EXERCISE OBJECTIVE
In the material below, identify each line bearing the word "collection". Reproduce those lines.

DATA
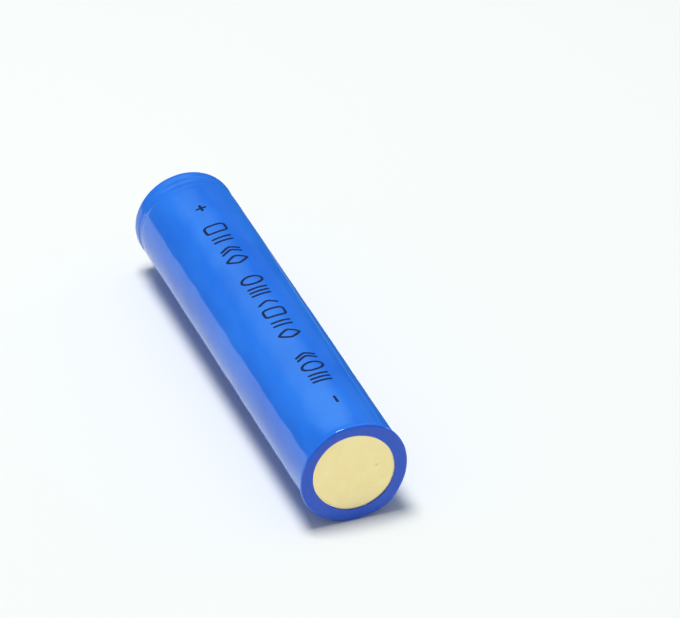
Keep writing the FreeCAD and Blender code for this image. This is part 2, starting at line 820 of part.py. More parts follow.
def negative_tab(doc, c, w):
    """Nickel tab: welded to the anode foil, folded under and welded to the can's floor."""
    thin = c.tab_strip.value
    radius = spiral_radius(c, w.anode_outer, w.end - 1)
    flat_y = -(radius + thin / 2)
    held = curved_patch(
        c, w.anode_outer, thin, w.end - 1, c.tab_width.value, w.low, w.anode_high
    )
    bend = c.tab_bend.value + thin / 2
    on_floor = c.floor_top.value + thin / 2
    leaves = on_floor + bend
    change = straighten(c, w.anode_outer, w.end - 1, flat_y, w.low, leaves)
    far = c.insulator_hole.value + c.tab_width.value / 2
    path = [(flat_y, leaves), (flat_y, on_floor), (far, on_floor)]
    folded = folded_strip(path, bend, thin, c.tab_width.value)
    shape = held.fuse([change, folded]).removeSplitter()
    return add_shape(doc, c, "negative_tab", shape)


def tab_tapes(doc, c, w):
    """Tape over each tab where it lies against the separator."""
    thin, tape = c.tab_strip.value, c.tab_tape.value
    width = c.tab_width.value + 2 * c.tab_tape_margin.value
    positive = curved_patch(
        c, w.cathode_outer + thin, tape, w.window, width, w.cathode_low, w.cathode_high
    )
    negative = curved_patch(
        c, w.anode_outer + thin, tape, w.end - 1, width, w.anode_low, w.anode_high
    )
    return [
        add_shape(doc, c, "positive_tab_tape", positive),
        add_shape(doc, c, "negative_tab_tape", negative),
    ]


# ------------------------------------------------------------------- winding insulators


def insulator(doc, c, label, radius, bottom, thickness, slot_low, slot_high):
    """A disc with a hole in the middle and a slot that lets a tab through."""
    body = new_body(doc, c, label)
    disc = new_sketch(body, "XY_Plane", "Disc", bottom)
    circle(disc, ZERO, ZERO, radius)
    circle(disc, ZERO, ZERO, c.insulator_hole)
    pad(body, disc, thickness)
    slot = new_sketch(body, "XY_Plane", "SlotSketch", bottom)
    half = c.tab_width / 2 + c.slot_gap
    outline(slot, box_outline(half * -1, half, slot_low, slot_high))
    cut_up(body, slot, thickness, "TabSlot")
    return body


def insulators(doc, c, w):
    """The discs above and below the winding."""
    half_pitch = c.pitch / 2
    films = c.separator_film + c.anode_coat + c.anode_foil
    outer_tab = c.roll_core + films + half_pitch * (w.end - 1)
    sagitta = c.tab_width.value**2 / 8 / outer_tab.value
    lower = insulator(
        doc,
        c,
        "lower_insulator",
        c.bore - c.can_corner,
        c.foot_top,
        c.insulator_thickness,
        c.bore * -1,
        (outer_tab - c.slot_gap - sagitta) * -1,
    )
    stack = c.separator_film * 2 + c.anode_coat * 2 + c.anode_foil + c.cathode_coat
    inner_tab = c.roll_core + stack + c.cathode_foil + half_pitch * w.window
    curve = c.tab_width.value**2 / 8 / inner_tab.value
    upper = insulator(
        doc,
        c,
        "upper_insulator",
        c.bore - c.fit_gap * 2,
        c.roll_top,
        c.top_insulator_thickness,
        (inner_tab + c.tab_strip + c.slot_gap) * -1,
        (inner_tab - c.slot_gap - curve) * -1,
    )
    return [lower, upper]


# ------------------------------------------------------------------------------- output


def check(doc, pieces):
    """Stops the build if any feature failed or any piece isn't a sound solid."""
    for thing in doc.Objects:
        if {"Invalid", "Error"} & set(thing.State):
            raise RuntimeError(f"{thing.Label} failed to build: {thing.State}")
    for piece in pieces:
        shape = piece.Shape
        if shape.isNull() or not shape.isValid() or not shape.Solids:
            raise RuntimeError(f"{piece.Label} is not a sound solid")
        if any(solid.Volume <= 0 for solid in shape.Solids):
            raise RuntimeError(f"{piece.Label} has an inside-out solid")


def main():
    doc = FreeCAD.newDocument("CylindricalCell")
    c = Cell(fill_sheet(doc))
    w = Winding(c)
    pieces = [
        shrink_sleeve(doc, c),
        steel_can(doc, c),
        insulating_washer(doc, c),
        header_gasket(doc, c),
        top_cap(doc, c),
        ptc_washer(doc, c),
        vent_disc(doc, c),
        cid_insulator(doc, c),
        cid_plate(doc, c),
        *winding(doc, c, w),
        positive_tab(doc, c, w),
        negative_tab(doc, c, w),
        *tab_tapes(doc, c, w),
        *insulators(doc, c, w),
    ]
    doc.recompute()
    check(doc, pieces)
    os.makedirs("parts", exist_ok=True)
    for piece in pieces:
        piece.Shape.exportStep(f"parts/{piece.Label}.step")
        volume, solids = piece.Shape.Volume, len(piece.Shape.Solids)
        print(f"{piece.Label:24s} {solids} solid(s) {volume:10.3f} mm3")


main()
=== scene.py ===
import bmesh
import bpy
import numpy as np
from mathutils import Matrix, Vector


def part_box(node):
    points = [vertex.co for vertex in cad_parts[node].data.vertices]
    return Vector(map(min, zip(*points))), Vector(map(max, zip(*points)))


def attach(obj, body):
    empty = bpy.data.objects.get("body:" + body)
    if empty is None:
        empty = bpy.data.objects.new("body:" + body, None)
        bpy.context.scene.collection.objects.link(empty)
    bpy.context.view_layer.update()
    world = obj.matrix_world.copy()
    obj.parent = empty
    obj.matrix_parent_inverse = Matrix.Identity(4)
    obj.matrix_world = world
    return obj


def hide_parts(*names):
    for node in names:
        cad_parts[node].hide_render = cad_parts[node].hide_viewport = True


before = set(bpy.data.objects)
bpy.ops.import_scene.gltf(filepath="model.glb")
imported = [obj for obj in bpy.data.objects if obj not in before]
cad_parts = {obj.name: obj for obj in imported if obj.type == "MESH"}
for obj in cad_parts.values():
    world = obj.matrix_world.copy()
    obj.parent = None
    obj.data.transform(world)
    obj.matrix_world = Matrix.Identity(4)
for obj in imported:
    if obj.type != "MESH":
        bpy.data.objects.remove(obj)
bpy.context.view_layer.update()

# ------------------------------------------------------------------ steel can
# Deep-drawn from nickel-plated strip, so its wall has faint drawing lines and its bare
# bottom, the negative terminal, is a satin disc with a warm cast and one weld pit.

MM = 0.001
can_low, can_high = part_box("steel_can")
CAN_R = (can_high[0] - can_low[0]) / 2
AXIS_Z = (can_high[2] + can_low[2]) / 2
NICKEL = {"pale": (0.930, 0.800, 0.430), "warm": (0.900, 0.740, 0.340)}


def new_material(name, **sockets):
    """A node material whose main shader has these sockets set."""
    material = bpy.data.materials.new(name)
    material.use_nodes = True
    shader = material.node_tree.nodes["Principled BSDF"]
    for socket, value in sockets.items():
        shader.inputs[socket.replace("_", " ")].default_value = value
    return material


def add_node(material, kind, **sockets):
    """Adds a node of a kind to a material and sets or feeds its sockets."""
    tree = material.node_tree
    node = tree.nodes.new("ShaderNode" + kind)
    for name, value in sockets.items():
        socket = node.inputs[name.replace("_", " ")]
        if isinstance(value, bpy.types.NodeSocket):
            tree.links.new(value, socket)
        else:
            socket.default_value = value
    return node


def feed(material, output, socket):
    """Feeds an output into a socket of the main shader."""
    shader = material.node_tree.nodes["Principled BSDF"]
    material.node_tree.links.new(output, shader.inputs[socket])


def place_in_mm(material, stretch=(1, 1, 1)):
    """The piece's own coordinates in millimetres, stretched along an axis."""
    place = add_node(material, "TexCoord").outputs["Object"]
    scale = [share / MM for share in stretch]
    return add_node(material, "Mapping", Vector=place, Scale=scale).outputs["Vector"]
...
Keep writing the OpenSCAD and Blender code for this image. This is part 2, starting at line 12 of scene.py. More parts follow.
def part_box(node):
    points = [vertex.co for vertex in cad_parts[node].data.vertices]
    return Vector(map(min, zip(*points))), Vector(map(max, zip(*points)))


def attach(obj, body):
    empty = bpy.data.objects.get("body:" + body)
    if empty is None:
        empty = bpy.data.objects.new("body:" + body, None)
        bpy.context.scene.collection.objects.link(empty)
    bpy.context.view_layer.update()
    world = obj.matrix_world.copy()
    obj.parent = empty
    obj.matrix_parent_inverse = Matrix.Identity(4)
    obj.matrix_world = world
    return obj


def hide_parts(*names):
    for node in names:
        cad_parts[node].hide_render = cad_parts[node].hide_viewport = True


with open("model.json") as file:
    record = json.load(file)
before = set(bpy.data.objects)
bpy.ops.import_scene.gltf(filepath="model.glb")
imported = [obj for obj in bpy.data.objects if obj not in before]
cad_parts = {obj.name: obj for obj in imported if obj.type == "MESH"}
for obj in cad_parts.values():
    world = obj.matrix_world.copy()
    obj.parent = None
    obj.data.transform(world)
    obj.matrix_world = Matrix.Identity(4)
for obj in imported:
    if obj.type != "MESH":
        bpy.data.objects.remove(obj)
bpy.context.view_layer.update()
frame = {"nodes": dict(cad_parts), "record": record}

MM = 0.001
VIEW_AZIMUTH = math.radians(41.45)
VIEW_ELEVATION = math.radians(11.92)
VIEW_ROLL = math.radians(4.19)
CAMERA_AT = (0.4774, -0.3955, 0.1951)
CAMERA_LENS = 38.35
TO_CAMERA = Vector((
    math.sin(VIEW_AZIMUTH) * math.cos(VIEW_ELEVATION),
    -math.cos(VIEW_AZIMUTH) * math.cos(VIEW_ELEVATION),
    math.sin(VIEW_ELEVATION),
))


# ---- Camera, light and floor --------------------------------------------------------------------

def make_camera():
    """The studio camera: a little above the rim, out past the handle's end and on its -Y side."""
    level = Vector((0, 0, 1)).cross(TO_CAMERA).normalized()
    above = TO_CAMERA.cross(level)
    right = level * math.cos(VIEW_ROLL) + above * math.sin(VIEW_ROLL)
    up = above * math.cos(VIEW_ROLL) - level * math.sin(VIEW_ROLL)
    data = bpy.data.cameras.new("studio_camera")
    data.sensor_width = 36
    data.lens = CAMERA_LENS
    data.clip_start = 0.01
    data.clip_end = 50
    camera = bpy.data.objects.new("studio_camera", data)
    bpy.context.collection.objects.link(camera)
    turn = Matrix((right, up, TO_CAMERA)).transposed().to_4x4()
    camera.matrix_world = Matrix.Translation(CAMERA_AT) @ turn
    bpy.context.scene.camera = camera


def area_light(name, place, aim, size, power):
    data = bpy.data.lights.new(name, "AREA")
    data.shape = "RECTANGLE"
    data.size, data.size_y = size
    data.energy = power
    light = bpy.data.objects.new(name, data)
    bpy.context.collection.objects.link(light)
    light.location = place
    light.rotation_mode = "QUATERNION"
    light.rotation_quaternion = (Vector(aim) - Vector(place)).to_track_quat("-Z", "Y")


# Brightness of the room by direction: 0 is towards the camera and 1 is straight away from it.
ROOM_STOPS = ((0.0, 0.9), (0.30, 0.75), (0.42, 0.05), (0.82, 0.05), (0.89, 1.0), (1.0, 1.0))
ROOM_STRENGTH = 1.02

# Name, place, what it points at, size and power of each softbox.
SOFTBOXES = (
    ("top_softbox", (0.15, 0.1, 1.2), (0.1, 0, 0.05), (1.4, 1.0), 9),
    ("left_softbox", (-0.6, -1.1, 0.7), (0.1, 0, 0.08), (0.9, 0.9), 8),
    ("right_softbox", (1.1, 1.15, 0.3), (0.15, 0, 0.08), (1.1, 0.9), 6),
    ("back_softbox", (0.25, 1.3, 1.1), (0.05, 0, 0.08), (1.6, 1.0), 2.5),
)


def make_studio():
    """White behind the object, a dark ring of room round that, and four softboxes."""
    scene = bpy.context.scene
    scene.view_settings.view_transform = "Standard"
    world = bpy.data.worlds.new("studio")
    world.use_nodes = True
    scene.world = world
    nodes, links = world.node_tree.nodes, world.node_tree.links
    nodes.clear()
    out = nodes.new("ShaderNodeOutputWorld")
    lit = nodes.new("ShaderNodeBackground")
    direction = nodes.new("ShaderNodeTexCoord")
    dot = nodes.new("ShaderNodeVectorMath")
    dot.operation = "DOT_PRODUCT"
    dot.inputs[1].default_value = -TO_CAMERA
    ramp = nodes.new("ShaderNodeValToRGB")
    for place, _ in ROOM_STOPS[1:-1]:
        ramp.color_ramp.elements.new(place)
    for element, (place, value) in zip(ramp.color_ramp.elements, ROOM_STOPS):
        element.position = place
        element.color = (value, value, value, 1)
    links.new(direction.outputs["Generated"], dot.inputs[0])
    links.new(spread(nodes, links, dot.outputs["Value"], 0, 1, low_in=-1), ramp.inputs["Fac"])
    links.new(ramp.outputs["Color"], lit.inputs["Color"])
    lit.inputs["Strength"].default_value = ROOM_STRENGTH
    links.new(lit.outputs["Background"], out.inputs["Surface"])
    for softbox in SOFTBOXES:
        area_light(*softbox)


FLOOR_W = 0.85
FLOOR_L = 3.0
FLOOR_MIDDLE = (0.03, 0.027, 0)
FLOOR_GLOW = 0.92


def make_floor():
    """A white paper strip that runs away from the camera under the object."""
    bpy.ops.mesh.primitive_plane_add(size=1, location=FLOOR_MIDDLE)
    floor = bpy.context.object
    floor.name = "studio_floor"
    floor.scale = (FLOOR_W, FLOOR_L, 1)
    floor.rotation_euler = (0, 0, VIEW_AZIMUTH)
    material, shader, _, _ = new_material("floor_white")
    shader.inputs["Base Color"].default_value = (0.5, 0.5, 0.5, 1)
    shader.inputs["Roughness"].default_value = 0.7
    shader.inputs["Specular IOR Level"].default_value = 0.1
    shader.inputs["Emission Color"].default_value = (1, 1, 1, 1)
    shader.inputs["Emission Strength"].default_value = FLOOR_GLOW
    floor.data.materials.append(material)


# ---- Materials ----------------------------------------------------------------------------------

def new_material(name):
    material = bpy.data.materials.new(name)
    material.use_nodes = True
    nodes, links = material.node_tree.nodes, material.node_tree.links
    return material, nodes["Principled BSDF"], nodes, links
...
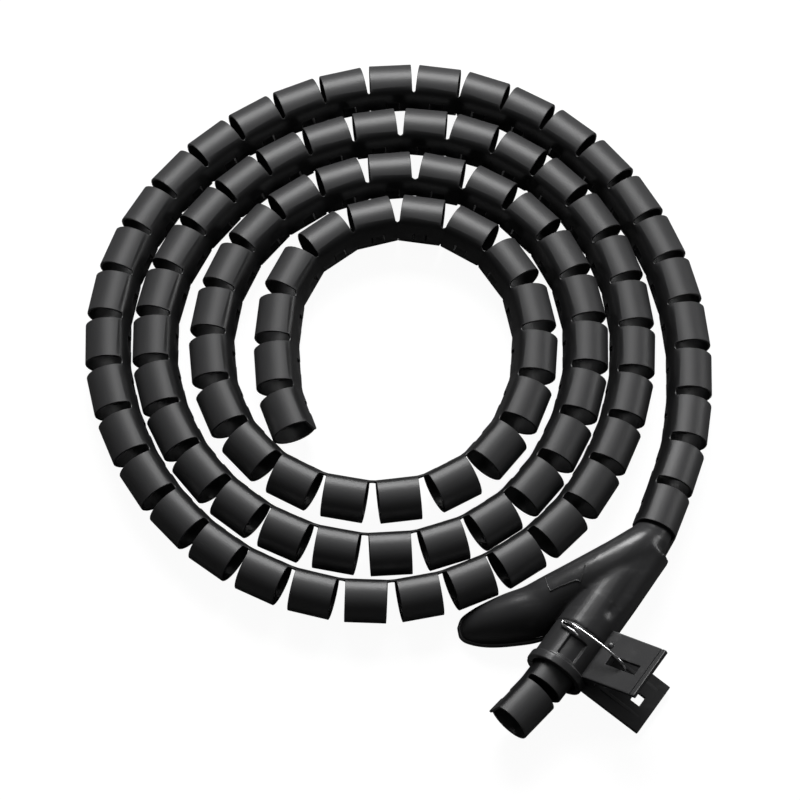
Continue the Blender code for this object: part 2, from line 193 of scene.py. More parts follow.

COMPLETED TASK
        bpy.context.scene.collection.objects.link(empty)
        bpy.context.scene.collection.objects.link(empty)
    bpy.context.collection.objects.link(camera)
    bpy.context.collection.objects.link(light)